• [Given information]:
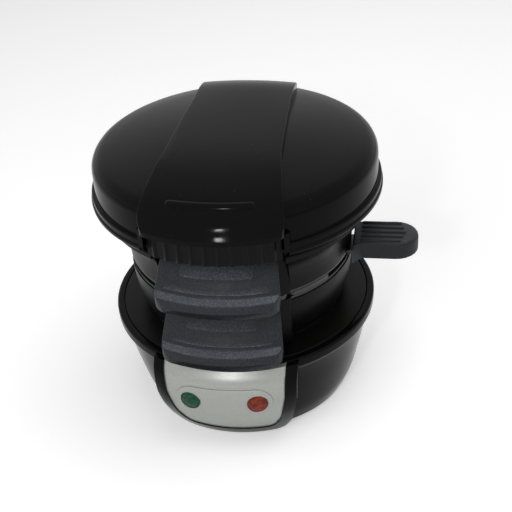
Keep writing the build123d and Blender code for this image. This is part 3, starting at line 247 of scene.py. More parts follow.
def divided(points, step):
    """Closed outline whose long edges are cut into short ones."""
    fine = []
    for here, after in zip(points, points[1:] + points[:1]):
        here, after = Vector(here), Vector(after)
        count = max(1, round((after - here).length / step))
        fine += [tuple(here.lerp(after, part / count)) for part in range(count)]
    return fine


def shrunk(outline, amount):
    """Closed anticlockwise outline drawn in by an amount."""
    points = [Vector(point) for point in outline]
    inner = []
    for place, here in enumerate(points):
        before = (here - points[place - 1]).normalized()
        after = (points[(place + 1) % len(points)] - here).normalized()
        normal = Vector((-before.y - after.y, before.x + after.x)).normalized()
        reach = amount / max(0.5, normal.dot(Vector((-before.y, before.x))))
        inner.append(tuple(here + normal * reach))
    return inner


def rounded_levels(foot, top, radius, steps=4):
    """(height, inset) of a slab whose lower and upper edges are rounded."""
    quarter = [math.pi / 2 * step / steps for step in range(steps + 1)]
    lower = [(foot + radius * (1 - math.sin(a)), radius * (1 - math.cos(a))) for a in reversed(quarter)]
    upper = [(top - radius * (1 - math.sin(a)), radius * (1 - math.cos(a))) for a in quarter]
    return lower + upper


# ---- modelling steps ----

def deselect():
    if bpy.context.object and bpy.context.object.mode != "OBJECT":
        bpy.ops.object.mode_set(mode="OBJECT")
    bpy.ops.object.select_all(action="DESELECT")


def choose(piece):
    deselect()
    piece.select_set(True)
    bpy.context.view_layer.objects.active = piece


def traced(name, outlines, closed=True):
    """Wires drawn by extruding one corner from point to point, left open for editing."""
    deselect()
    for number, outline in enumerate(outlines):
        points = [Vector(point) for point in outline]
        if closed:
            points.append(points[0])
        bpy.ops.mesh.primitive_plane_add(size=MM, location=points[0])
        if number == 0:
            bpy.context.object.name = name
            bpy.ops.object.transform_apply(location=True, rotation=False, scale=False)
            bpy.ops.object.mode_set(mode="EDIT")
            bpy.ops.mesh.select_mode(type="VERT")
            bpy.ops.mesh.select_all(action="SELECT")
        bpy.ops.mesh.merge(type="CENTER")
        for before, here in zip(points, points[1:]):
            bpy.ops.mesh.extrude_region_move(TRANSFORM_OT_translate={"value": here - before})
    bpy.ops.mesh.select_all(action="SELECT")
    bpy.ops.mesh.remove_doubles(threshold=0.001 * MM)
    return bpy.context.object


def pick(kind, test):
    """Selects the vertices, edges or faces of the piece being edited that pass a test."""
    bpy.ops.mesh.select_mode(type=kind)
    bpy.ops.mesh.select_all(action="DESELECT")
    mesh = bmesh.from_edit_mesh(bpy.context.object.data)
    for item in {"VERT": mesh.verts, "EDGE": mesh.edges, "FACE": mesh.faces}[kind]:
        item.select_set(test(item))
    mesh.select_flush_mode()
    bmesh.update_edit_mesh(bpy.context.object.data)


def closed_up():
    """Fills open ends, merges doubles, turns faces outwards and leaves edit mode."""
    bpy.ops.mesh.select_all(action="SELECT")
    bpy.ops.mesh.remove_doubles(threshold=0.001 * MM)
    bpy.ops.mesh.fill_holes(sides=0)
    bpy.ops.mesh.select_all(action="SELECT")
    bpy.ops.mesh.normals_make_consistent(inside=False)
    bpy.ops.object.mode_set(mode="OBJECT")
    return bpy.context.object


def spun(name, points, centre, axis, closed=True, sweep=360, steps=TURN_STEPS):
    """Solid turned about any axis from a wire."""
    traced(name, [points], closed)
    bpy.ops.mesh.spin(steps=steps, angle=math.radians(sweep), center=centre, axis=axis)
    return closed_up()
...
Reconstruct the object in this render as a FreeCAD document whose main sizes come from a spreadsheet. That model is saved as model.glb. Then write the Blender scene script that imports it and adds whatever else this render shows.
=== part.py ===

• [Stated goal]: Every line of the records that includes the word "this" should be gathered.

• [Reply]:
Keep writing the build123d and Blender code for this image. This is part 3, starting at line 247 of scene.py. More parts follow.
Reconstruct the object in this render as a FreeCAD document whose main sizes come from a spreadsheet. That model is saved as model.glb. Then write the Blender scene script that imports it and adds whatever else this render shows.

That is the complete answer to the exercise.